[BEGIN]

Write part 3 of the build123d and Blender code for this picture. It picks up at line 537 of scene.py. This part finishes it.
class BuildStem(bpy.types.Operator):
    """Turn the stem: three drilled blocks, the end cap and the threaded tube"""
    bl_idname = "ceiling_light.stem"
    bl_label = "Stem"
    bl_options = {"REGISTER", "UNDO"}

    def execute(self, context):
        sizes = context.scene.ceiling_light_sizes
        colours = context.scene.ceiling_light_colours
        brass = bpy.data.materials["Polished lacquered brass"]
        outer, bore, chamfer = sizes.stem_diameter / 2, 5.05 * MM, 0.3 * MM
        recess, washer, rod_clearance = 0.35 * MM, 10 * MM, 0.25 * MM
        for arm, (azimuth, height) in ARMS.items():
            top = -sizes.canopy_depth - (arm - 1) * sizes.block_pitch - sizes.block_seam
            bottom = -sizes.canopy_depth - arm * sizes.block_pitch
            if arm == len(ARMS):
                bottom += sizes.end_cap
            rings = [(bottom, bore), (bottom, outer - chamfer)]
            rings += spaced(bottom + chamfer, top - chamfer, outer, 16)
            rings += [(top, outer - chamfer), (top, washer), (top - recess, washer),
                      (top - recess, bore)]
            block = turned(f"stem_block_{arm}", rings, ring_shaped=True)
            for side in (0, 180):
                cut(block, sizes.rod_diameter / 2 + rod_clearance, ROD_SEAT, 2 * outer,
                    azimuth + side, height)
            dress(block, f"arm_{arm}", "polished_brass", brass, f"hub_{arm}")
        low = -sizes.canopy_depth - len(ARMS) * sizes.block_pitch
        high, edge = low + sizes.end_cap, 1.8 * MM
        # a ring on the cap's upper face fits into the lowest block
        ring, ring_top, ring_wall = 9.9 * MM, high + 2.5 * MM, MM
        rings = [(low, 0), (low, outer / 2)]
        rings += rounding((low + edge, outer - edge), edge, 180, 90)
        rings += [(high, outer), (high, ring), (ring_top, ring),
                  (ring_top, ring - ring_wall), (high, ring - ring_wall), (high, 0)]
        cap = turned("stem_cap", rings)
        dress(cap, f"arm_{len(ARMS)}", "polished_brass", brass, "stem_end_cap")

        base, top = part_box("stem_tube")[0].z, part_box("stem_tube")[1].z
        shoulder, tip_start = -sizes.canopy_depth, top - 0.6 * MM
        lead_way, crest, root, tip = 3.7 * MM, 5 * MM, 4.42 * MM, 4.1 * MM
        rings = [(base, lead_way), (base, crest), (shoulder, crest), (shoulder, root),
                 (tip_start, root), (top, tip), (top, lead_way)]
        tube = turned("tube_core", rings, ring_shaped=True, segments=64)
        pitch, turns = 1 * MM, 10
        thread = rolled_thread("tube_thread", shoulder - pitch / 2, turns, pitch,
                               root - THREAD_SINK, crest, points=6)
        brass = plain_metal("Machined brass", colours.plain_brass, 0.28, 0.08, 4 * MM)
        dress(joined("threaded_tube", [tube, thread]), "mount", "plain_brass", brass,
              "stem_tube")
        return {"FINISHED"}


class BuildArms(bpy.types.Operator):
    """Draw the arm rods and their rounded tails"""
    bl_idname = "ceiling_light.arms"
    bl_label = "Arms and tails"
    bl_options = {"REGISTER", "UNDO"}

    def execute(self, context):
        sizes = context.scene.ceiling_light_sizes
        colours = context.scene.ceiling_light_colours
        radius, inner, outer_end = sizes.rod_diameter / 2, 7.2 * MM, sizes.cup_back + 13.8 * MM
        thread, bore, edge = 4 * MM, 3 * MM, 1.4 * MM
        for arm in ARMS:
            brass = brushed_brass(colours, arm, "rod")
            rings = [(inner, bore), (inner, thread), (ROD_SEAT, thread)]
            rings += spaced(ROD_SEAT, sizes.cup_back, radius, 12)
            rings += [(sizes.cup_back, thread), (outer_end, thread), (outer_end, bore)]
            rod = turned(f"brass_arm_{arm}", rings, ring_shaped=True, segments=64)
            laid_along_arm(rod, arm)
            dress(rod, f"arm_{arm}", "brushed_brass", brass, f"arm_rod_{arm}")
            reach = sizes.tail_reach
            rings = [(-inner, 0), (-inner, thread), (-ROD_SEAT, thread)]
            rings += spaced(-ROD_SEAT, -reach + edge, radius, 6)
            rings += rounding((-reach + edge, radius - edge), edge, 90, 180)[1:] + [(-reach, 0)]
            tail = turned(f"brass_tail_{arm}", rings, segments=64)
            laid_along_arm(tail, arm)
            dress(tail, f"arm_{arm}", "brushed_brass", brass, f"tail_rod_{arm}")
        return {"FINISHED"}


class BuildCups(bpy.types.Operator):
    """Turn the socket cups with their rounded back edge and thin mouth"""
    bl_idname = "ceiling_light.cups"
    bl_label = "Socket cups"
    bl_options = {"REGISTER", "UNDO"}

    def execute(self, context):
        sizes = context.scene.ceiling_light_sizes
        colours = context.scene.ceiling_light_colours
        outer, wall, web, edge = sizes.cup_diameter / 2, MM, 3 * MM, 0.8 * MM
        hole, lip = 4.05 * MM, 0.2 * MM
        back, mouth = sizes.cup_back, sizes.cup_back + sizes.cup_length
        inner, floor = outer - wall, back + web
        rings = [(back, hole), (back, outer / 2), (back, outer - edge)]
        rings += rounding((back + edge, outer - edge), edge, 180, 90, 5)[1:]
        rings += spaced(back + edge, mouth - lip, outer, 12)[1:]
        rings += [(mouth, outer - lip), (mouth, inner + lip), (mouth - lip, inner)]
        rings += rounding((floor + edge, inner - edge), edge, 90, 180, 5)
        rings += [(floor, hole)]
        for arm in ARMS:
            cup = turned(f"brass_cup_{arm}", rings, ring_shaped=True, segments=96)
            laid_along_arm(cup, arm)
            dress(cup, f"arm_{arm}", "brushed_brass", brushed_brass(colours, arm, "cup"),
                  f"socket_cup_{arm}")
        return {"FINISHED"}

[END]
[BEGIN]

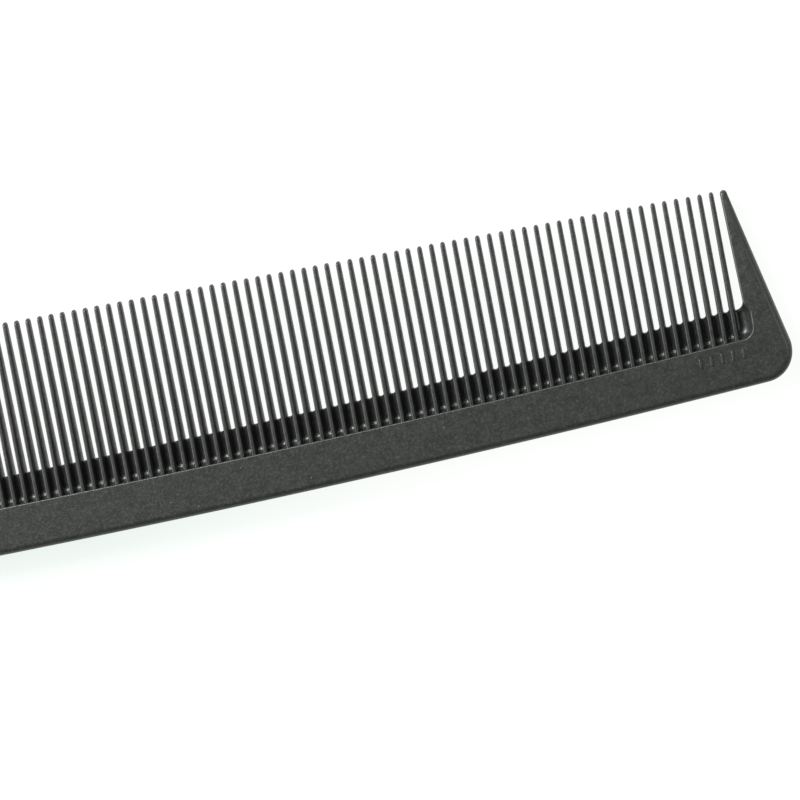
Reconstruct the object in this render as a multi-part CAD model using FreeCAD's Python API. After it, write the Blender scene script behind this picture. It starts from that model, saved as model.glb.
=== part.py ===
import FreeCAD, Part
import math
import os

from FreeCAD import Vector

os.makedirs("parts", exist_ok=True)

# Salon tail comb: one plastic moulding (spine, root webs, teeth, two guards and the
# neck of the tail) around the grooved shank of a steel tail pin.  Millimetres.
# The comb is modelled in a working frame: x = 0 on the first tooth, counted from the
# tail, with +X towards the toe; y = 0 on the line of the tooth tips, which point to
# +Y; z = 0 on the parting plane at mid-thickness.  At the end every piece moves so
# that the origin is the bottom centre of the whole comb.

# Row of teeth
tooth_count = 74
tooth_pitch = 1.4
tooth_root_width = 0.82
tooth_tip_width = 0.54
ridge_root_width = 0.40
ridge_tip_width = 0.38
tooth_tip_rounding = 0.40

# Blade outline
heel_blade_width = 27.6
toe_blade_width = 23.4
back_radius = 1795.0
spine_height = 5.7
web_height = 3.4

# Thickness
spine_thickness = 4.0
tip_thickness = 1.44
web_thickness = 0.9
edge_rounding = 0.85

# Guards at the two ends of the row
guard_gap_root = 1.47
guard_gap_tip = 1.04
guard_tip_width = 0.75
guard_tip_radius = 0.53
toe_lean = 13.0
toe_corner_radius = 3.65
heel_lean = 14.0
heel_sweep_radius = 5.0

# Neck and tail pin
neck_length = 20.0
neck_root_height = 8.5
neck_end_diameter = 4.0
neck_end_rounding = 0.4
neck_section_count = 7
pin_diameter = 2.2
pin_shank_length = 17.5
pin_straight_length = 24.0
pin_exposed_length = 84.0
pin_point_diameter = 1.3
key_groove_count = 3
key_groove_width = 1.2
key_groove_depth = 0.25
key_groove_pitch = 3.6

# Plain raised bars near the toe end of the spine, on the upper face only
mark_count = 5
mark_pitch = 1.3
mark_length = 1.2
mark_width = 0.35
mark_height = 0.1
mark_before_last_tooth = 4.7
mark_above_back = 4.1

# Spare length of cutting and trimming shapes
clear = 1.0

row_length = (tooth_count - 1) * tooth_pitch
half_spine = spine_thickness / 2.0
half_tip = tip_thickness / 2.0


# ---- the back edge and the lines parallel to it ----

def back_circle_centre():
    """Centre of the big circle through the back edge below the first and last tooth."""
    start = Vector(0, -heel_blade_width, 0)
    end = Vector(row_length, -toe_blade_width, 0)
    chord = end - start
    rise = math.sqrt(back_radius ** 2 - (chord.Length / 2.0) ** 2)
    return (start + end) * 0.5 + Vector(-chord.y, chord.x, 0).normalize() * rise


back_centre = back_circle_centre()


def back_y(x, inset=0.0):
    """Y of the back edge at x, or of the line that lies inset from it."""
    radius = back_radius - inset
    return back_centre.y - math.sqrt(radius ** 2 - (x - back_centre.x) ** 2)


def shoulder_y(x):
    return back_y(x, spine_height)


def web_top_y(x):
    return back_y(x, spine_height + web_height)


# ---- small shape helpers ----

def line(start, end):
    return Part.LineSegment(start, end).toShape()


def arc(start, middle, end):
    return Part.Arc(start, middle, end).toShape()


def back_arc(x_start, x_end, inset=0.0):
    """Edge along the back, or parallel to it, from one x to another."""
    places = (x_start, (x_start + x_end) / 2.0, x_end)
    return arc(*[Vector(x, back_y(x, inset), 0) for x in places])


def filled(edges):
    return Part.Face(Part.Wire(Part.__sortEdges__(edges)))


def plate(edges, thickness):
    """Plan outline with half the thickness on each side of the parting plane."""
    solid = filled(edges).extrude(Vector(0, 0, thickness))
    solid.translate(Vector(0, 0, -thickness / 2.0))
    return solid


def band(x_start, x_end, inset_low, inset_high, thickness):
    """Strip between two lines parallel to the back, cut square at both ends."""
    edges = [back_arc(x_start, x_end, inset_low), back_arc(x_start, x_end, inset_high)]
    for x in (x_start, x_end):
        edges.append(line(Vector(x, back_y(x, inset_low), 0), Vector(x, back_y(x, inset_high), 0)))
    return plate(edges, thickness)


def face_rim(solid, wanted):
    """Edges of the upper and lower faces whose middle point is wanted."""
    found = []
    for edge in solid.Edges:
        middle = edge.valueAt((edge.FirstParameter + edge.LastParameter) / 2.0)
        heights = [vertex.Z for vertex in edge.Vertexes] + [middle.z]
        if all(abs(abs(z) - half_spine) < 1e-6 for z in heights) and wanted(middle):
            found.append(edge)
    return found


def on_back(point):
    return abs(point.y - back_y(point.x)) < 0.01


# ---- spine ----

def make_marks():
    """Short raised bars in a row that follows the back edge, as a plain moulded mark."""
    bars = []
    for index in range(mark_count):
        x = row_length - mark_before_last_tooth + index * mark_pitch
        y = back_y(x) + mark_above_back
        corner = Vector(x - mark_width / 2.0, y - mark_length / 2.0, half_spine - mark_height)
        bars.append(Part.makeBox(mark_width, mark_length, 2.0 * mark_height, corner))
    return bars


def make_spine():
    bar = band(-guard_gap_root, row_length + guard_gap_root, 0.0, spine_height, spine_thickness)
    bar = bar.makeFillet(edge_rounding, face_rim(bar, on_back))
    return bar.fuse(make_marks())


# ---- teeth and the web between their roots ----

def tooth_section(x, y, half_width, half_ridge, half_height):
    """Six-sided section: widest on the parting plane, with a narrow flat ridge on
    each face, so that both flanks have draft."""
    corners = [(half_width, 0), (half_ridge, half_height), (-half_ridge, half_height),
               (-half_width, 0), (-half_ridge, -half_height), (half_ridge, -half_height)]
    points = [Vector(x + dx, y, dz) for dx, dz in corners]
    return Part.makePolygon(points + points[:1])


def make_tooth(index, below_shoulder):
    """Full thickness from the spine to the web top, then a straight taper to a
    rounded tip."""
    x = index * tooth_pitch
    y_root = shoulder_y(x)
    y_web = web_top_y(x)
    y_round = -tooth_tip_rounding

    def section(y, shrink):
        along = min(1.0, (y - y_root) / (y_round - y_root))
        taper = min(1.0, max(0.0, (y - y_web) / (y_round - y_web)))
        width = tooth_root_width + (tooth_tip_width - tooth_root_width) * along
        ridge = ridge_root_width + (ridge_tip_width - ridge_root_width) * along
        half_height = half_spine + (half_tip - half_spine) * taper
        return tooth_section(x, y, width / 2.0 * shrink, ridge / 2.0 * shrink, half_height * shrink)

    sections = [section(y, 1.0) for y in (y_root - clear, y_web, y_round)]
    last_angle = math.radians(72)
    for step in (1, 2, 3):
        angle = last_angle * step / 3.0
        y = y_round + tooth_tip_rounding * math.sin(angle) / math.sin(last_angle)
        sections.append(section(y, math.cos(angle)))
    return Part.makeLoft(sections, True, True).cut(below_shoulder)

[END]

▶ [What to work on] Select every line of the material above holding the word "Blender" and copy it.

▶ [Full solution]
Write part 3 of the build123d and Blender code for this picture. It picks up at line 537 of scene.py. This part finishes it.
Reconstruct the object in this render as a multi-part CAD model using FreeCAD's Python API. After it, write the Blender scene script behind this picture. It starts from that model, saved as model.glb.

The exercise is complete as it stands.